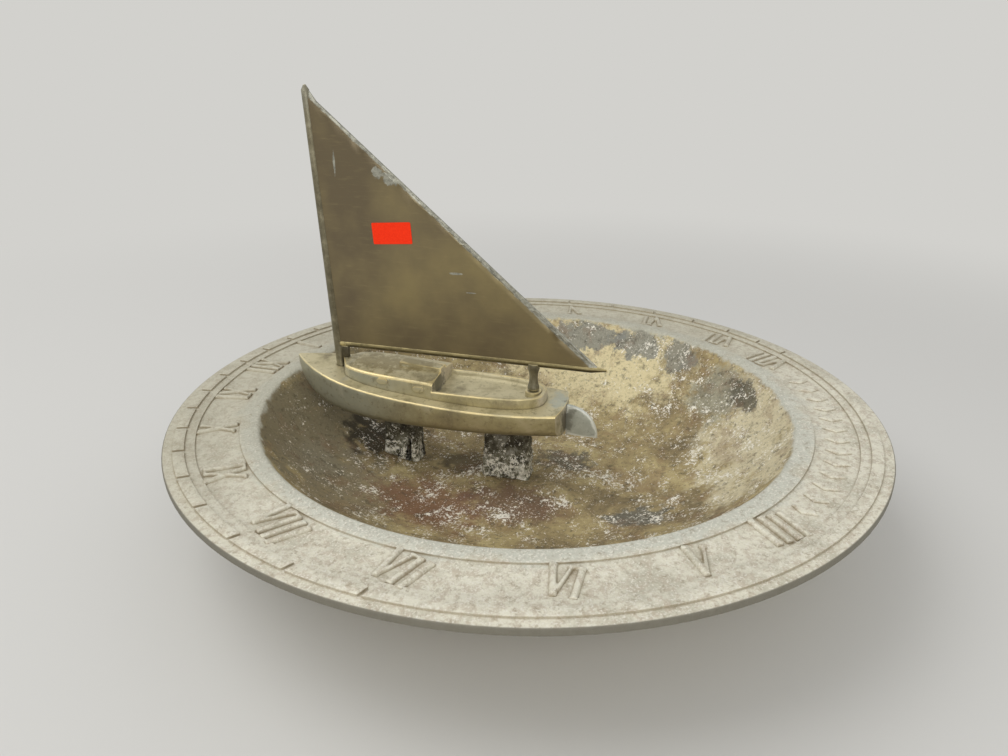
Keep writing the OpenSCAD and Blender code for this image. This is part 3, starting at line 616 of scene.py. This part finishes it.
def dressNode(node, shape, paint):
    # A copy of the node's mesh, cleaned, softened and painted, which then stands for the node
    piece = bpy.data.objects.new(shape["name"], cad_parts[node].data.copy())
    bpy.context.scene.collection.objects.link(piece)
    pickOut(piece, "polygons", lambda face: True)
    bpy.ops.mesh.remove_doubles(threshold=mergeGap * mm)
    bpy.ops.mesh.dissolve_limited(angle_limit=math.radians(flatAngle))
    splitLarge()
    bpy.ops.object.mode_set(mode="OBJECT")
    for _ in range(shape.get("cuts", 0)):
        at = [v.co.copy() for v in piece.data.vertices]
        limit = shape["maxEdge"] * mm
        pickOut(piece, "edges", lambda edge: (at[edge.vertices[0]] - at[edge.vertices[1]]).length > limit)
        bpy.ops.mesh.subdivide(number_cuts=1)
        splitLarge()
        bpy.ops.object.mode_set(mode="OBJECT")
    marks = []
    mesh = bmesh.new()
    mesh.from_mesh(piece.data)
    for e in mesh.edges:
        if (len(e.link_faces) == 2 and e.calc_face_angle_signed(0) > math.radians(shape["wearAngle"])
                and sum(f.normal.z for f in e.link_faces) > shape["wearUp"]):
            a, b = e.verts[0].co, e.verts[1].co
            steps = max(1, int((b - a).length / (markStep * mm)))
            marks += [a.lerp(b, i / steps) for i in range(steps + 1)]
    mesh.free()
    if "bevel" in shape:
        soften = piece.modifiers.new("soft edges", "BEVEL")
        soften.width = shape["bevel"] * mm
        soften.segments = 2
        soften.limit_method = "ANGLE"
        soften.angle_limit = math.radians(shape["bevelAngle"])
        bpy.ops.object.modifier_apply(modifier=soften.name)
    if "crust" in shape:
        cloud = bpy.data.textures.new(shape["name"], "CLOUDS")
        cloud.noise_scale = shape["crustSize"] * mm
        cloud.noise_depth = 4
        rough = piece.modifiers.new("crust", "DISPLACE")
        rough.texture = cloud
        rough.texture_coords = "LOCAL"
        rough.strength = shape["crust"] * mm
        rough.mid_level = shape["crustIn"]
        bpy.ops.object.modifier_apply(modifier=rough.name)
    nearest = kdtree.KDTree(len(marks))
    for i, m in enumerate(marks):
        nearest.insert(m, i)
    nearest.balance()
    wear = piece.data.attributes.new("edgeWear", "FLOAT", "POINT")
    for i, v in enumerate(piece.data.vertices):
        wear.data[i].value = nearest.find(v.co)[2] / mm
    bpy.ops.object.shade_smooth_by_angle(angle=math.radians(shape["smooth"]))
    piece.select_set(False)
    piece.data.materials.clear()
    piece.data.materials.append(paint)
    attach(piece, "root")
    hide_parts(node)
    print(shape["name"], "has", len(piece.data.polygons), "faces and", len(marks), "wear marks")
    return piece


# Edges over maxEdge are halved, up to cuts times. A bevel softens edges sharper than bevelAngle. An edge is
# rubbed if it is sharper than wearAngle and its two faces look up enough: wearUp is the sum of their normals'
# heights, so -2 takes any edge. Crust is how strong a lumpy surface is, crustSize how large its lumps are,
# and crustIn the share of its relief that goes inwards
dishShape = {"name": "cast_dish", "bevel": 0.3, "bevelAngle": 50, "smooth": 35, "wearAngle": 60, "wearUp": -2}
hullShape = {"name": "rubbed_hull", "cuts": 2, "maxEdge": 4, "bevel": 0.25, "bevelAngle": 50, "smooth": 40,
    "wearAngle": 21, "wearUp": 0.3}
cabinShape = {"name": "rubbed_cabin", "cuts": 2, "maxEdge": 3, "bevel": 0.2, "bevelAngle": 50, "smooth": 35,
    "wearAngle": 19, "wearUp": 0.5}
boomShape = {"name": "worn_boom", "bevel": 0.2, "bevelAngle": 40, "smooth": 35, "wearAngle": 50, "wearUp": -2}
mastShape = {**boomShape, "name": "worn_mast", "wearUp": 0.7}
crutchShape = {**boomShape, "name": "worn_crutch", "wearAngle": 40}
rudderShape = {"name": "worn_rudder", "cuts": 2, "maxEdge": 3, "bevel": 0.35, "bevelAngle": 40, "smooth": 35,
    "wearAngle": 50, "wearUp": -2}
sailShape = {"name": "satin_sail", "cuts": 5, "maxEdge": 4, "bevel": 0.2, "bevelAngle": 20, "smooth": 20,
    "wearAngle": 30, "wearUp": -2}
frontLegShape = {"name": "crusted_front_leg", "cuts": 5, "maxEdge": 1, "smooth": 60, "wearAngle": 60,
    "wearUp": -2, "crust": 2.0, "crustSize": 5, "crustIn": 0.7}
rearLegShape = {**frontLegShape, "name": "crusted_rear_leg"}

dressNode("dish", dishShape, dishPaint)
dressNode("boat_hull", hullShape, hullPaint)
dressNode("cabin", cabinShape, hullPaint)
dressNode("mast", mastShape, rigPaint)
dressNode("boom", boomShape, boomPaint)
dressNode("boom_crutch", crutchShape, rigPaint)
dressNode("rudder", rudderShape, rudderPaint)
sail = dressNode("sail", sailShape, sailPaint)
dressNode("front_leg", frontLegShape, legPaint)
dressNode("rear_leg", rearLegShape, legPaint)
for node in ("hold_down_studs", "hold_down_washers", "hold_down_nuts"):
    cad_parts[node].data.materials.clear()
    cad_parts[node].data.materials.append(steelPaint)

# Distance of each point of the sail from its long after edge, for the bare strip
clew = min(sail.data.vertices, key=lambda v: v.co.y).co.copy()
peak = max(sail.data.vertices, key=lambda v: v.co.z).co.copy()
along = peak - clew
along.x = 0
along.normalize()
strip = sail.data.attributes.new("leechWear", "FLOAT", "POINT")
for i, v in enumerate(sail.data.vertices):
    off = v.co - clew
    strip.data[i].value = abs(off.y * along.z - off.z * along.y) / mm
print("CAD nodes dressed")


# Raised numerals on the sunk band

numeralLook = {
    "latitude": 46.5,  # that the hour lines are laid out for, in degrees
    "meetY": -52.0,  # where the hour lines meet
    "middleR": 154.2,  # radius of the numerals' middles
    "height": 16.6,  # radial height
    "stroke": 2.5,  # width of a thick stroke
    "thin": 1.5,  # width of a thin stroke
    "serif": 1.3,  # width of the short bars on the strokes' ends
    "bar": 1.6,  # half a bar's length
    "pitch": 4.7,  # distance between the strokes of I
    "wide": 9.4,  # width of V and X at the open end
    "relief": 1.35,  # height over the band
    "draft": 0.42,  # share of a stroke's width that its foot is wider and its top narrower
    "root": 0.4,  # depth that a shape goes into the band
    "sunk": 0.8,  # depth of the band under the rim's top
    "voxel": 0.45,  # fineness of the fused mesh
}
# From 4 in the morning to 8 in the evening
hours = dict(enumerate("IIII V VI VII VIII IX X XI XII I II III IIII V VI VII VIII".split(), start=4))
bandFloor = rimTop - numeralLook["sunk"]


def applyPlace(piece):
    bpy.ops.object.select_all(action="DESELECT")
    bpy.context.view_layer.objects.active = piece
    piece.select_set(True)
    bpy.ops.object.transform_apply(location=True, rotation=True, scale=True)


def drawIn(piece, share):
    # Makes the top face smaller than the foot, as a cast shape's draft does
    pickOut(piece, "polygons", lambda face: face.normal.z > 0.9)
    bpy.ops.transform.resize(value=(share[0], share[1], 1))
    bpy.ops.object.mode_set(mode="OBJECT")


def addBar(start, end, width):
    # One raised stroke from start to end, with its width at half its height
    look = numeralLook
    run = Vector(end) - Vector(start)
    high = look["relief"] + look["root"]
    long = run.length + look["draft"] * width
    wide = width * (1 + look["draft"])
    bpy.ops.mesh.primitive_cube_add(size=1, location=(0, 0, 0), scale=place((long, wide, high)))
    bar = bpy.context.active_object
    applyPlace(bar)
    drawIn(bar, (1 - 2 * look["draft"] * width / long, (1 - look["draft"]) / (1 + look["draft"])))
    middle = (Vector(start) + Vector(end)) / 2
    bar.location = place((middle.x, middle.y, high / 2 - look["root"]))
    bar.rotation_euler = (0, 0, math.atan2(run.y, run.x))
    applyPlace(bar)
    return bar


def joinAll(parts, name):
    bpy.ops.object.select_all(action="DESELECT")
    for part in parts:
        part.select_set(True)
    bpy.context.view_layer.objects.active = parts[0]
    bpy.ops.object.join()
    parts[0].name = name
    applyPlace(parts[0])
    return parts[0]


def addLetter(letter):
    # Feet on y = 0, middle on x = 0, short bars across the ends of its strokes
    look = numeralLook
    h, lean = look["height"], (look["wide"] - look["stroke"]) / 2
    if letter == "I":
        strokes, ends = [((0, 0), (0, h), look["stroke"])], [(0, 0), (0, h)]
    else:
        foot = 0 if letter == "V" else lean
        strokes = [((-lean, h), (foot, 0), look["stroke"]), ((lean, h), (-foot, 0), look["thin"])]
        ends = [(-lean, h), (lean, h)] + ([(foot, 0), (-foot, 0)] if foot else [])
    strokes += [((x - look["bar"], y), (x + look["bar"], y), look["serif"]) for x, y in ends]
    return joinAll([addBar(*stroke) for stroke in strokes], "letter " + letter)


def copyTo(model, spot, turned):
    # A copy with its own mesh, on the band at a place in mm
    piece = bpy.data.objects.new(model.name, model.data.copy())
    bpy.context.scene.collection.objects.link(piece)
    piece.location = place((spot.x, spot.y, bandFloor))
    piece.rotation_euler = (0, 0, turned)
    return piece


def hourPoint(hour, radius):
    # Where the hour's line crosses a circle about the dish's middle, and the line's direction
    turned = math.radians(15 * (hour - 12))
    theta = math.atan2(math.sin(math.radians(numeralLook["latitude"])) * math.sin(turned), math.cos(turned))
    d = -numeralLook["meetY"]
    reach = d * math.cos(theta) + math.sqrt(radius ** 2 - (d * math.sin(theta)) ** 2)
    across, up = math.sin(theta), math.cos(theta)
    return Vector((reach * across, reach * up - d)), Vector((across, up))


def finishPiece(piece, paint, smooth, voxel=None):
    bpy.ops.object.select_all(action="DESELECT")
    bpy.context.view_layer.objects.active = piece
    piece.select_set(True)
    piece.data.materials.clear()
    piece.data.materials.append(paint)
    if voxel:
        fuse = piece.modifiers.new("fused", "REMESH")
        fuse.mode = "VOXEL"
        fuse.voxel_size = voxel * mm
        bpy.ops.object.modifier_apply(modifier=fuse.name)
        soften = piece.modifiers.new("worn", "SMOOTH")
        soften.factor = 0.5
        soften.iterations = 3
        bpy.ops.object.modifier_apply(modifier=soften.name)
    bpy.ops.object.shade_smooth_by_angle(angle=math.radians(smooth))
    piece.select_set(False)
    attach(piece, "root")
    print(piece.name, "has", len(piece.data.polygons), "faces")


models = {letter: addLetter(letter) for letter in "IVX"}
letters = []
for hour, word in hours.items():
    middle, outward = hourPoint(hour, numeralLook["middleR"])
    across = Vector((-outward.y, outward.x))
    widths = [numeralLook["pitch"] if letter == "I" else numeralLook["wide"] for letter in word]
    u = -sum(widths) / 2
    for letter, width in zip(word, widths):
        spot = middle + outward * numeralLook["height"] / 2 + across * (u + width / 2)
        letters.append(copyTo(models[letter], spot, math.atan2(across.y, across.x)))
        u += width
for model in models.values():
    bpy.data.objects.remove(model)
finishPiece(joinAll(letters, "hour_numerals"), dishPaint, 60, numeralLook["voxel"])
print("numerals raised")


# A plain row of raised lozenges on the same band

lozengeLook = {
    "from": 241,  # degrees from the evening side, the first and last of the row
    "to": 294,
    "count": 13,
    "long": 13,
    "wide": 7.5,
    "relief": 0.9,
    "draft": 0.84,  # size of the top beside the foot
}
bpy.ops.mesh.primitive_cylinder_add(vertices=4, radius=0.5 * mm, depth=mm, location=(0, 0, 0))
lozenge = bpy.context.active_object
high = lozengeLook["relief"] + numeralLook["root"]
lozenge.scale = (lozengeLook["long"], lozengeLook["wide"], high)
applyPlace(lozenge)
drawIn(lozenge, (lozengeLook["draft"], lozengeLook["draft"]))
lozenge.location.z = (high / 2 - numeralLook["root"]) * mm
applyPlace(lozenge)
row = []
for i in range(lozengeLook["count"]):
    part = i / (lozengeLook["count"] - 1)
    angle = math.radians(lozengeLook["from"] * (1 - part) + lozengeLook["to"] * part)
    spot = Vector((math.cos(angle), math.sin(angle))) * numeralLook["middleR"]
    row.append(copyTo(lozenge, spot, angle))
bpy.data.objects.remove(lozenge)
finishPiece(joinAll(row, "lozenge_row"), dishPaint, 60, numeralLook["voxel"])
print("lozenges raised")


# Paper label on the port face of the sail

labelLook = {
    "middle": (70.6, 142.6),  # y and z
    "long": 21.5,
    "high": 11,
    "thick": 0.15,
    "gap": 0.01,  # air between the label and the sail
    "corner": 0.6,
    "tilt": -4,  # degrees
    "fibres": [(0.35, "#F52D04"), (0.65, "#FF380C")],
    "fibre": 0.6,
    "rough": 0.8,
    "specular": 0.25,
}


def paintLabel():
    # Fluorescent orange paper, matt and even
    material, tree, shader, spot = newMaterial("orange label paper")
    fibre = addNode(tree, "TexNoise", spot, 1000 / labelLook["fibre"], 3, 0.6)
    colour = addNode(tree, "ValToRGB", fibre, stops=labelLook["fibres"])
    tree.links.new(colour.outputs[0], shader.inputs["Base Color"])
    shader.inputs["Roughness"].default_value = labelLook["rough"]
    shader.inputs["Specular IOR Level"].default_value = labelLook["specular"]
    return material


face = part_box("sail")[0].x / mm
bpy.ops.mesh.primitive_cube_add(size=1, location=(0, 0, 0),
    scale=place((labelLook["thick"], labelLook["long"], labelLook["high"])))
label = bpy.context.active_object
label.name = "blank_price_label"
applyPlace(label)
at = [v.co.copy() for v in label.data.vertices]
pickOut(label, "edges", lambda edge: abs(at[edge.vertices[0]].x - at[edge.vertices[1]].x) > 0.1 * mm)
bpy.ops.mesh.bevel(offset=labelLook["corner"] * mm, segments=3)
bpy.ops.object.mode_set(mode="OBJECT")
label.rotation_euler = (math.radians(labelLook["tilt"]), 0, 0)
label.location = place((face - labelLook["gap"] - labelLook["thick"] / 2, *labelLook["middle"]))
applyPlace(label)
finishPiece(label, paintLabel(), 40)
print("label stuck on")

----

**WORK TO DO**
Using the data above, reproduce exactly the lines from the line that contains "cad_parts[node].data.materials.append(steelPaint)" through the line that contains "# Raised numerals on the sunk band", including both.

**FINISHED EXERCISE**
    cad_parts[node].data.materials.append(steelPaint)

# Distance of each point of the sail from its long after edge, for the bare strip
clew = min(sail.data.vertices, key=lambda v: v.co.y).co.copy()
peak = max(sail.data.vertices, key=lambda v: v.co.z).co.copy()
along = peak - clew
along.x = 0
along.normalize()
strip = sail.data.attributes.new("leechWear", "FLOAT", "POINT")
for i, v in enumerate(sail.data.vertices):
    off = v.co - clew
    strip.data[i].value = abs(off.y * along.z - off.z * along.y) / mm
print("CAD nodes dressed")


# Raised numerals on the sunk band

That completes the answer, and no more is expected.